Malls here were built before the rhythms of the city matured. They were placed on roads without stories, surrounded by traffic with nowhere to go.
So when we blame poverty or middle-class gaps, we miss the real design flaw; Not enough malls were built for the city’s psychology, only for its projected GDP.
And cities remember when you build for metrics, not for people.
After Thoughts 8
When a mall fails, it’s not just poor economics. It’s often broken storytelling.
If the layout doesn’t lead to discovery, if the escalators don’t ascend into desire, if the light doesn’t flatter the self-image; the myth collapses.

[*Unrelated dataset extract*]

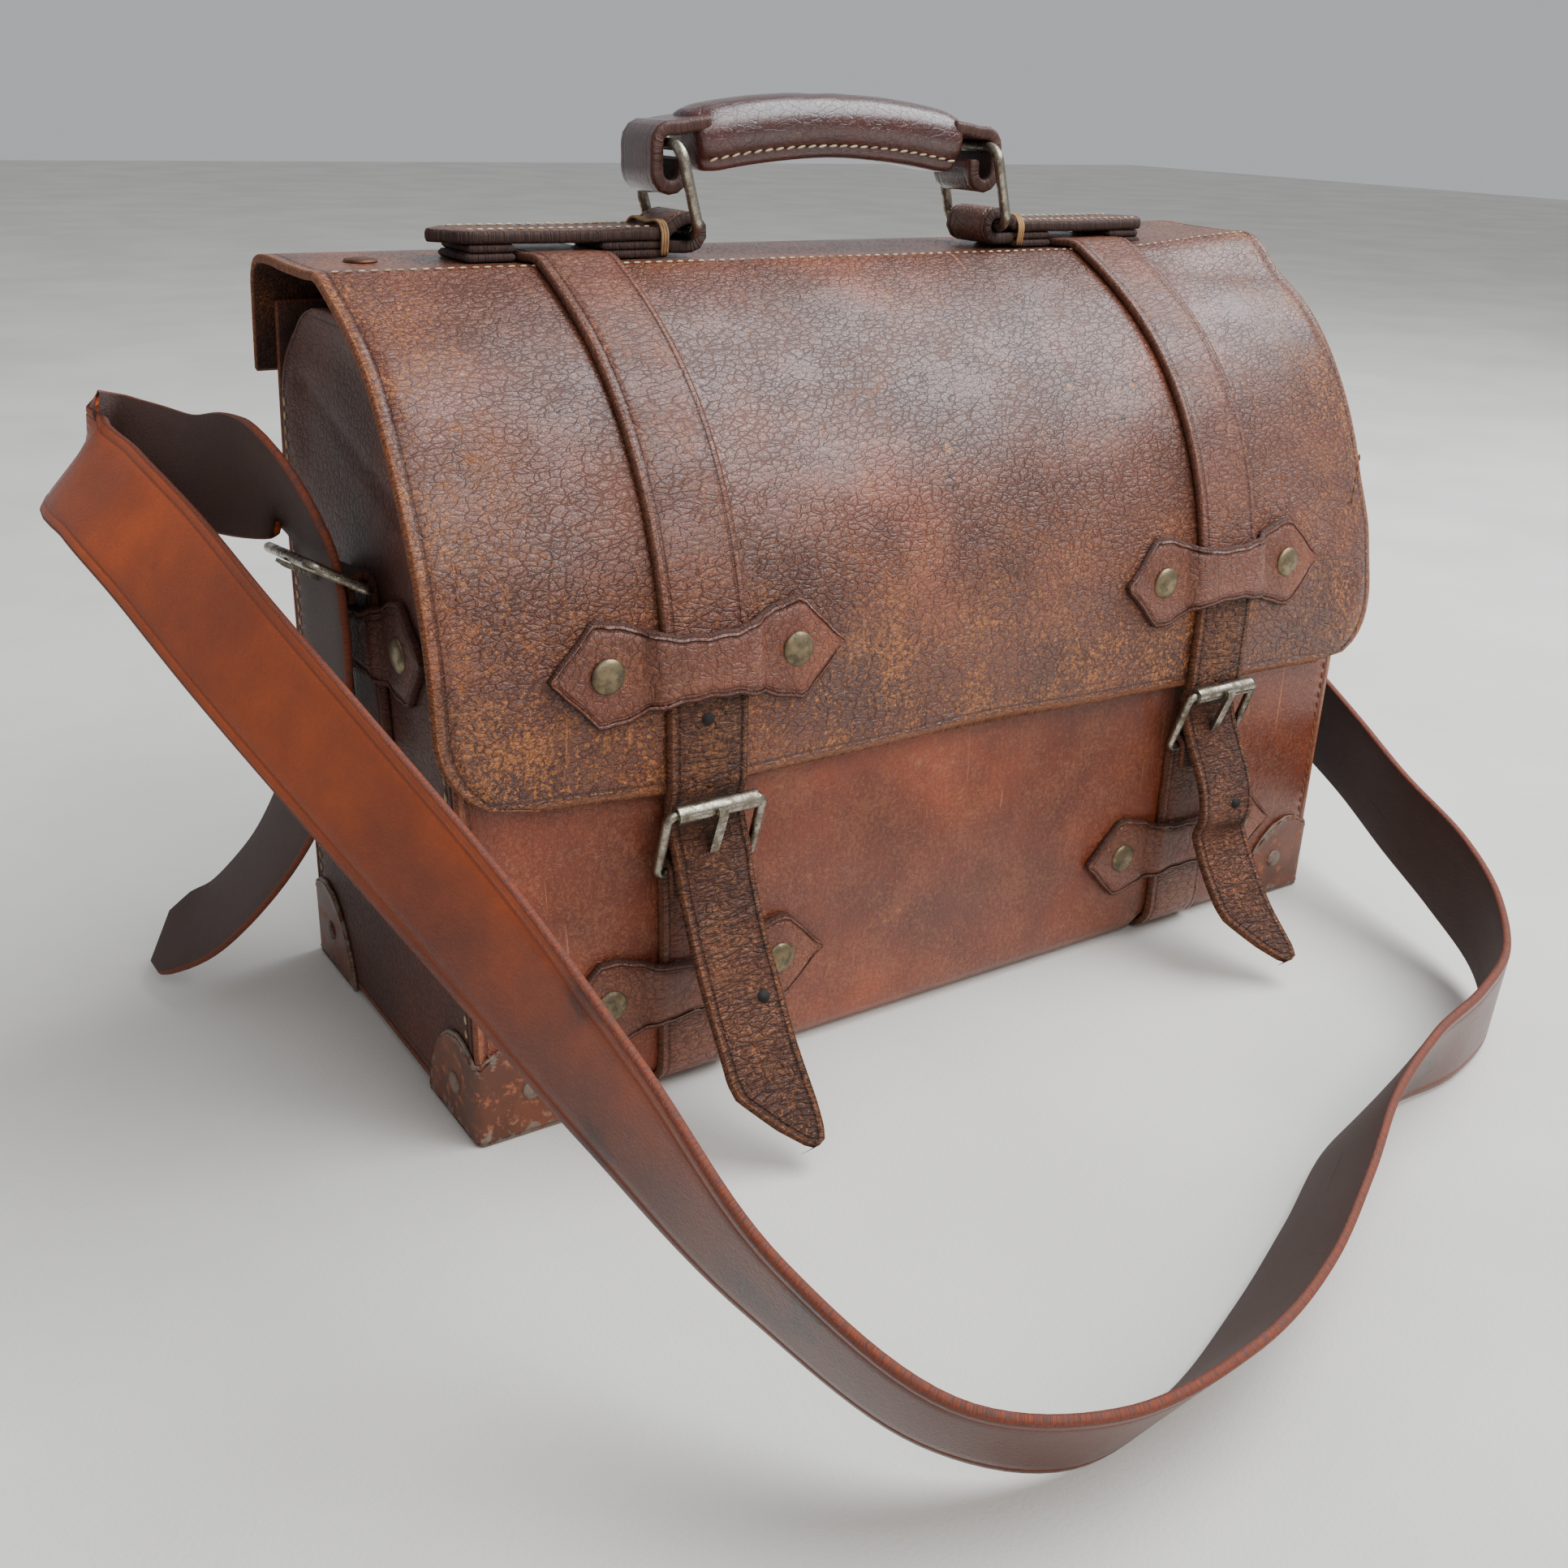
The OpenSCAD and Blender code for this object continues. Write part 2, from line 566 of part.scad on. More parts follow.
// The strap, keeper and buckle of an end, drawn facing -Y at the origin and leaning back a little
module side_frame(s) {
    translate([s * half_len, side_y, side_keeper_z]) rotate([0, 0, s * 90]) rotate([0, s * side_turn, 0])
        translate([0, 0, -side_keeper_z]) children();
}
// Outline of a vertical face at the origin of a side, facing out
side_loop_y = -(seam + loop_r);
module side_strap(s) {
    color(LEATHER) side_frame(s) difference() {
        union() {
            translate([-belt_w / 2, -seam - belt_t, side_low_z]) cube([belt_w, belt_t, side_heel_z - side_low_z]);
            rod_x(loop_r, belt_w, 0, side_loop_y, side_heel_z);
        }
        rod_x(heel_r, belt_w + 2, 0, side_loop_y, side_heel_z);
        translate([-prong_w / 2 - 1, side_loop_y - loop_r - 1, side_heel_z - loop_r - 1])
            cube([prong_w + 2, 2 * loop_r + 0.7, 2 * loop_r + 2]);
    }
}
module side_strap_left() { side_strap(-1); }
module side_strap_right() { side_strap(1); }
module side_keeper(s) {
    color(LEATHER) side_frame(s) keeper([[0, side_low_z - 10], [0, side_heel_z + 20]], 0, side_keeper_z);
}
module side_keeper_left() { side_keeper(-1); }
module side_keeper_right() { side_keeper(1); }
module side_keeper_rivets() {
    color(BRASS) for (s = [-1, 1]) side_frame(s) for (k = [-1, 1])
        translate([k * keeper_rivet_x, -keeper_t - 2 * seam, side_keeper_z]) rotate([90, 0, 0])
            rivet(keeper_t + leather_t + 3 * seam);
}
module side_buckle(s) {
    color(METAL) side_frame(s) translate([0, side_loop_y, side_heel_z]) rotate([side_tilt, 0, 0])
        translate([0, 0, side_frame_h / 2]) rotate([90, 0, 0]) wire_ring(side_buckle_w, side_frame_h, bend_r, wire_r);
}
module side_buckle_left() { side_buckle(-1); }
module side_buckle_right() { side_buckle(1); }
module side_prong(s) {
    color(METAL) side_frame(s) translate([0, side_loop_y, side_heel_z]) along_x(prong_w)
        prong_shape(-side_frame_h * sin(side_tilt), side_frame_h * cos(side_tilt), wire_r);
}
module side_prong_left() { side_prong(-1); }
module side_prong_right() { side_prong(1); }

// ---- corner caps ----
// Lobes over the front or back face, the end face and the bottom at one corner
module cap_shell(sx, sy) {
    translate([sx * half_len, sy * half_dep, 0]) mirror([sx > 0 ? 1 : 0, 0, 0]) mirror([0, sy > 0 ? 1 : 0, 0])
        children();
}
module lobe(l, h) {
    difference() {
        intersection() {
            square([l, h]);
            translate([l * 0.18, h * 0.08]) circle(r = h * 0.92);
        }
        translate([-1, h]) circle(r = 4);
    }
}
module cap(sx, sy) {
    o = cap_t + seam;
    color(PAINT) difference() {
        cap_shell(sx, sy) {
            translate([-o, -seam, 0]) rotate([90, 0, 0]) linear_extrude(cap_t) lobe(cap_len + o, cap_h);
            translate([-o, -o, 0]) rotate([90, 0, 90]) linear_extrude(cap_t) lobe(cap_len + o, cap_h);
            translate([-o, -o, 0]) linear_extrude(cap_t) intersection() {
                square(cap_len * 0.8 + o);
                circle(r = cap_len * 0.8 + o);
            }
        }
        cap_holes();
    }
}
module cap_front_left() { cap(-1, -1); }
module cap_front_right() { cap(1, -1); }
module cap_back_left() { cap(-1, 1); }
module cap_back_right() { cap(1, 1); }
cap_rivet_in = 19;
cap_rivet_z = 14 + lip_z;
module cap_rivet_places() {
    for (sx = [-1, 1], sy = [-1, 1]) cap_shell(sx, sy) {
        translate([cap_rivet_in, -seam - cap_t, cap_rivet_z]) rotate([90, 0, 0]) children();
        translate([-seam - cap_t, cap_rivet_in, cap_rivet_z]) rotate([0, -90, 0]) children();
    }
}
module cap_holes() { cap_rivet_places() translate([0, 0, -12]) cylinder(r = 1.4 + seam, h = 24); }
module cap_rivets() {
    color(PAINT) cap_rivet_places() translate([0, 0, seam]) rivet(cap_t + leather_t + 3 * seam, 2.4, 4, 1.4);
}

// ---- shoulder strap ----
// Route of the strap: the middle of its width, then the direction across it, from the left tail round
// the front to the right tail
STRAP_ROUTE = [
    [-258, 98, 11.5, 0.2, -1, 0.2], [-246, 78, 24, 0.1, -1, 0.2], [-233, 55, 48, 0, -1, 0.2],
    [-221, 34, 80, 0, -1, 0.1], [-214, 14, 116, 0, -1, 0.1], [-212, 3, 148, 0, -1, 0.1],
    [-213, 0, 170, 0, -1, 0.1], [-215, -1, 188, 0, -1, 0.1], [-221, 3, 202, 0.1, -1, 0.2],
    [-232, 30, 207, 0.4, -0.7, 0.5], [-243, 55, 205, 0.6, -0.4, 0.6], [-252, 80, 206, 0.7, -0.2, 0.7],
    [-260, 94, 206, 0.7, -0.2, 0.7], [-267, 86, 203, 0.7, -0.2, 0.7], [-266, 60, 198, 0.7, -0.2, 0.7],
    [-260, 22, 187, 0.7, -0.2, 0.7], [-252, -30, 169, 0.6, -0.2, 0.8], [-238, -86, 143, 0.5, -0.3, 0.8],
    [-222, -140, 114, 0.4, -0.4, 0.8], [-208, -190, 85, 0.2, -0.5, 0.9], [-192, -240, 54, -0.1, -0.6, 0.8],
    [-164, -280, 29, -0.1, -0.6, 0.8], [-128, -296, 19.5, 0.1, -0.5, 0.9], [-84, -294, 18.5, 0.2, -0.5, 0.8],
    [-40, -280, 18, 0.2, -0.6, 0.8], [0, -262, 20, 0.2, -0.5, 0.8], [44, -240, 21, 0.1, -0.5, 0.9],
    [84, -228, 21, 0.1, -0.3, 0.9], [124, -222, 21, 0, -0.1, 1], [158, -209, 22, -0.1, -0.1, 1],
    [184, -186, 27, -0.1, -0.1, 1], [202, -152, 36, 0, -0.2, 1], [213, -114, 47, -0.1, -0.2, 1],
    [225, -80, 57, -0.1, -0.2, 1], [236, -46, 66, 0, -0.1, 1], [246, -8, 78, 0, -0.1, 1],
    [252, 34, 100, -0.1, -0.1, 1], [256, 70, 132, -0.4, -0.1, 0.9], [258, 92, 164, -0.6, -0.1, 0.7],
    [252, 96, 186, -0.8, -0.2, 0.5], [242, 76, 196, -0.7, -0.5, 0.4], [232, 36, 207, -0.4, -0.8, 0.4],
    [221, 3, 202, -0.1, -1, 0.2], [215, -1, 188, 0, -1, 0.1], [213, 0, 170, 0, -1, 0.1],
    [212, 3, 148, 0, -1, 0.1], [216, 14, 112, 0, -1, 0.1], [226, 34, 76, 0, -1, 0.2],
    [238, 56, 44, -0.1, -1, 0.2], [252, 78, 18, -0.2, -1, 0.2]];
// Smooth curve through the rows of a list, with n steps for each row
function smooth(p, n) = [for (i = [0:len(p) - 2], k = [0:n - 1]) let (t = k / n, a = p[max(i - 1, 0)], b = p[i],
    c = p[i + 1], d = p[min(i + 2, len(p) - 1)]) b + (c - a) * t / 2 + (2 * a - 5 * b + 4 * c - d) * t * t / 2
    + (3 * b - a - 3 * c + d) * t * t * t / 2];
function unit(v) = v / norm(v);
function place(q) = [q[0], q[1], q[2]];
function across(q) = unit([q[3], q[4], q[5]]);
module shoulder_strap() {
    rows = concat(smooth(STRAP_ROUTE, 2), [STRAP_ROUTE[len(STRAP_ROUTE) - 1]]);
    n = len(rows);
    rings = [for (i = [0:n - 1]) let (c = place(rows[i]), t = unit(place(rows[min(i + 1, n - 1)])
        - place(rows[max(i - 1, 0)])), w0 = across(rows[i]), w = unit(w0 - (w0 * t) * t), m = cross(t, w))
        each [c + w * strap_w / 2 + m * strap_t / 2, c - w * strap_w / 2 + m * strap_t / 2,
            c - w * strap_w / 2 - m * strap_t / 2, c + w * strap_w / 2 - m * strap_t / 2]];
    faces = concat([[0, 1, 2, 3]], [[4 * n - 1, 4 * n - 2, 4 * n - 3, 4 * n - 4]],
        [for (i = [0:n - 2], k = [0:3]) let (a = 4 * i + k, b = 4 * i + (k + 1) % 4)
            each [[a, a + 4, b + 4], [a, b + 4, b]]]);
    color(STRAP) difference() {
        polyhedron(rings, faces);
        for (s = [-1, 1]) side_frame(s) translate([0, side_loop_y, side_heel_z]) rotate([side_tilt, 0, 0])
            translate([-prong_w / 2 - 1, -8, 3]) cube([prong_w + 2, 11, 15]);
    }
}

front_panel();
back_panel();
bottom_panel();
gusset_left();
gusset_right();
flap_root();
flap();
top_stiffener();
stiffener_rivets();
belt_left();
belt_right();
flap_strap_left();
flap_strap_right();
strap_tail_left();
strap_tail_right();
upper_keeper_left();
upper_keeper_right();
lower_keeper_left();
lower_keeper_right();
upper_keeper_rivets();
lower_keeper_rivets();
buckle_frame_left();
buckle_frame_right();
roller_left();
roller_right();
prong_left();
prong_right();
chape_left();
chape_right();
chape_blocks();
thread_wraps();
ring_left();
ring_right();
handle_core();
handle_grip();
side_strap_left();
side_strap_right();
side_keeper_left();
side_keeper_right();
side_keeper_rivets();
side_buckle_left();
side_buckle_right();
side_prong_left();
side_prong_right();
shoulder_strap();
cap_front_left();
cap_front_right();
cap_back_left();
cap_back_right();
cap_rivets();
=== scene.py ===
"""Leather satchel: soft shells, straps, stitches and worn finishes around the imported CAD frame."""

import json
import math

import bmesh
import bpy
import numpy as np
from mathutils import Matrix, Vector

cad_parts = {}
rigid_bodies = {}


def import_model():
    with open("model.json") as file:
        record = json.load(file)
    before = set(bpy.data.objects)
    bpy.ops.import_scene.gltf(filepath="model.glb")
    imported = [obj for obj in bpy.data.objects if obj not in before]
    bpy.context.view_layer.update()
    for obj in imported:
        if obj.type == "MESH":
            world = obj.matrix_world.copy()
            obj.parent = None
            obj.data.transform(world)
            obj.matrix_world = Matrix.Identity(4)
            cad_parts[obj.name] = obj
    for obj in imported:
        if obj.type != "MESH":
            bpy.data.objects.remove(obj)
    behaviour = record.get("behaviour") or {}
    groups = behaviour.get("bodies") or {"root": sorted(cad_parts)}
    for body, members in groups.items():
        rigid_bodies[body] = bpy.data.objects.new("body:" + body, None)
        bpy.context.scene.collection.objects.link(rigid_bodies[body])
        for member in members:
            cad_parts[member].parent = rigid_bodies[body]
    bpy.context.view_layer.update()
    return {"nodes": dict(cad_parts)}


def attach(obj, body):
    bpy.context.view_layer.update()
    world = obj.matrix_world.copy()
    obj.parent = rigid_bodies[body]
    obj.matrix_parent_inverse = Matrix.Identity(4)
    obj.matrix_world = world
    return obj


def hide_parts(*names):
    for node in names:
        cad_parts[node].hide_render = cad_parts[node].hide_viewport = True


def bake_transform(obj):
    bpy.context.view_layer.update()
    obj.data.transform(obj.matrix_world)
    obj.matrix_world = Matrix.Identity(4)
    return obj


bl_info = {
    "name": "Leather satchel",
    "version": (1, 0, 0),
    "blender": (4, 5, 0),
    "location": "3D View > Sidebar > Satchel",
    "description": "Builds a worn leather satchel with its straps, stitches and metal fittings",
    "category": "Object",
}

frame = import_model()
MM = 0.001


def colour(code, alpha=None):
    """Linear colour from a hex code, with an alpha unless it is None."""
    values = [int(code[i:i + 2], 16) / 255 for i in (0, 2, 4)]
    linear = tuple((c / 12.92 if c <= 0.04045 else ((c + 0.055) / 1.055) ** 2.4) for c in values)
    return linear if alpha is None else linear + (alpha,)


# ---- what a user can change ------------------------------------------------
def length_of(name, text, default_mm):
    return bpy.props.FloatProperty(name=name, description=text, default=default_mm * MM, min=0.0,
                                   unit="LENGTH")


def tint_of(name, text, code):
    return bpy.props.FloatVectorProperty(name=name, description=text, default=colour(code), subtype="COLOR",
                                         size=3, min=0.0, max=1.0)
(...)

And people stop showing up, not because they’re poor but because the story no longer includes them.
Retail isn’t transactional. It’s symbolic. And the strongest malls aren’t filled with only tenants. They’re filled with meaning.
After Thoughts 9
Human attention isn’t rational. It’s chemical. And well-designed retail spaces don’t just sell goods, they trigger neuro-associations. A scent. A layout. A certain rhythm of footfall. These become cues of pleasure, comfort, identity.
When that circuitry breaks, when everything starts feeling “same”, the body exits before the person decides to.
So the real task? Not traffic. Not tenancy. But triggering memory over and over until the mall is no longer a building, but a mental bookmark in the customer’s week.
After Thoughts 10
What we call “shopping” is often misdiagnosed. In many African cities, it’s not a transaction, it’s a navigation of identity, time, and status. A mall isn’t just a place to buy things. It’s a soft stage where people rehearse their place in the city.
But when a mall ignores this, when it forgets that movement isn’t just functional but symbolic, it begins to feel hostile, even when it’s clean, safe, and full.
Because in these markets, behavior follows belief. And belief is built through repetition, ritual, and reassurance. The best malls aren’t just visited. They’re inhabited.